The bill, as currently drafted, allows the minister discretion to change a school's capacity-to-contribute score and, therefore, the amount of funding they receive, either by his or her own initiative or on application by the school. Where there are genuine issues with a school's capacity-to-contribute score matching the demographics of its community, this is appropriate. However, ministerial discretion should not provide a blank cheque to top up the funding of any school just because they request it—and, given this government's record on personal favours attached to funding, we should watch this very, very carefully.
The shadow minister for education has negotiated an agreement with the government to amend the regulation enabled by this bill to strengthen transparency around the appeal process and ministerial determinations on the CTC scores. The minister has agreed to amend the regulation to require that information on the outcome of appeals and own-initiative ministerial determinations is published on the Department of Education, Skills and Employment website within 30 days of a determination being made.
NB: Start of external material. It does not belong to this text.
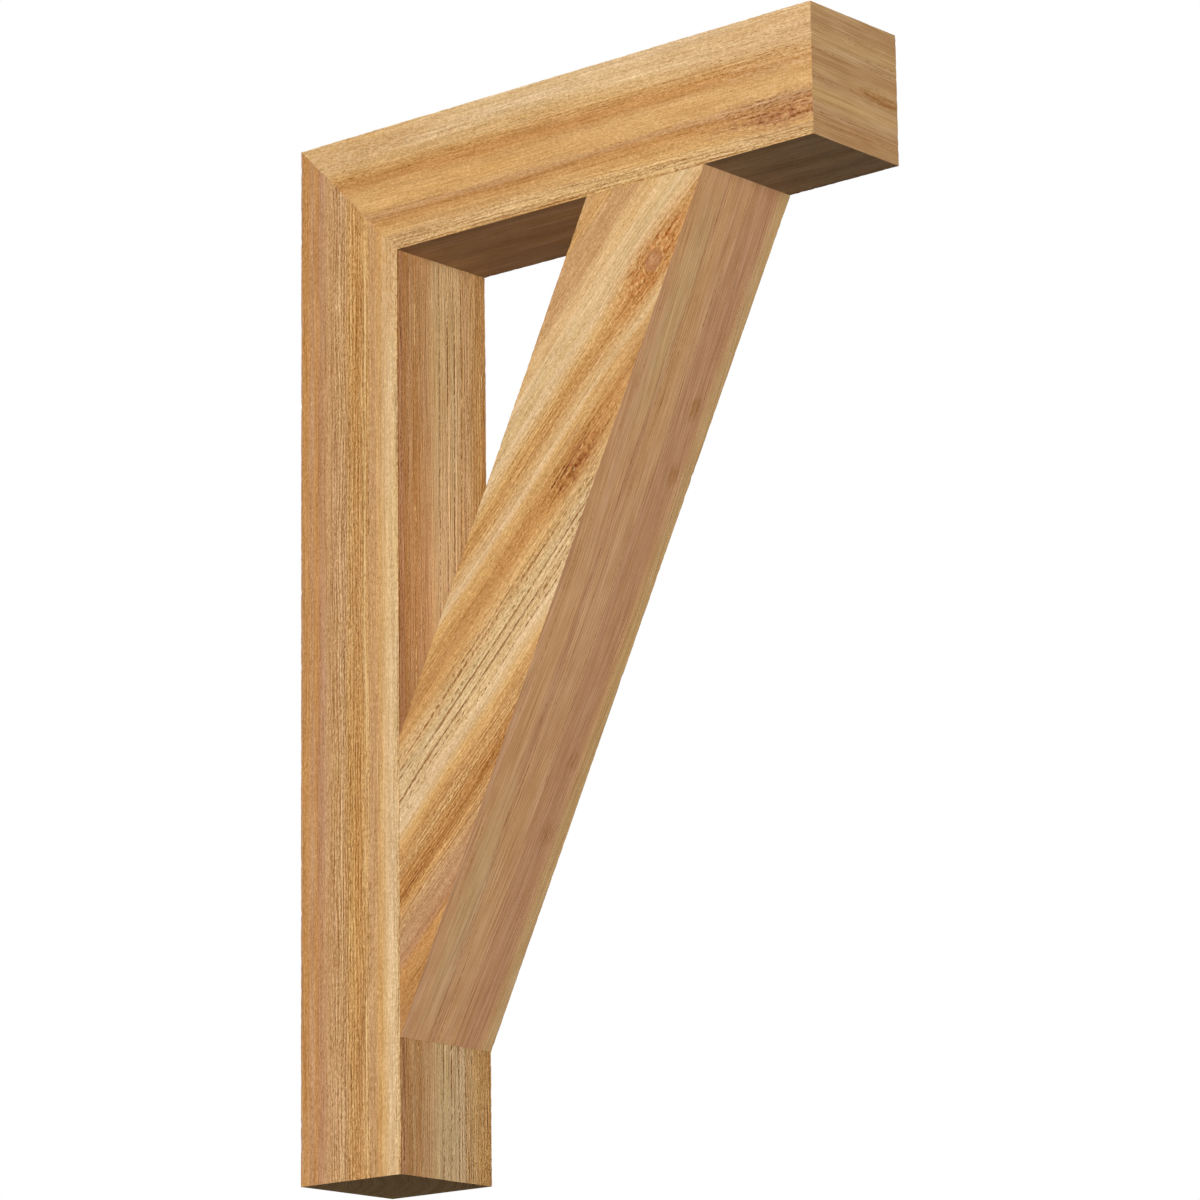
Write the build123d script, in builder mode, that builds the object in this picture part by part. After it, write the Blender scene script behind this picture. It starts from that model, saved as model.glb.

The government will publish details of the school, the change to their CTC score, the year and period of determination, and the grounds for change. We thank the minister for his cooperation on this important improvement.
Notwithstanding concerns regarding the scrutiny and transparency of this bill, Labor accepts that the proposed arrangements will deliver a more robust, direct and accurate measure of a school community's capacity to contribute to the financial operation of the school. This will lead to the delivery of more targeted funding within the non-government school sector. Labor will, therefore, support this bill.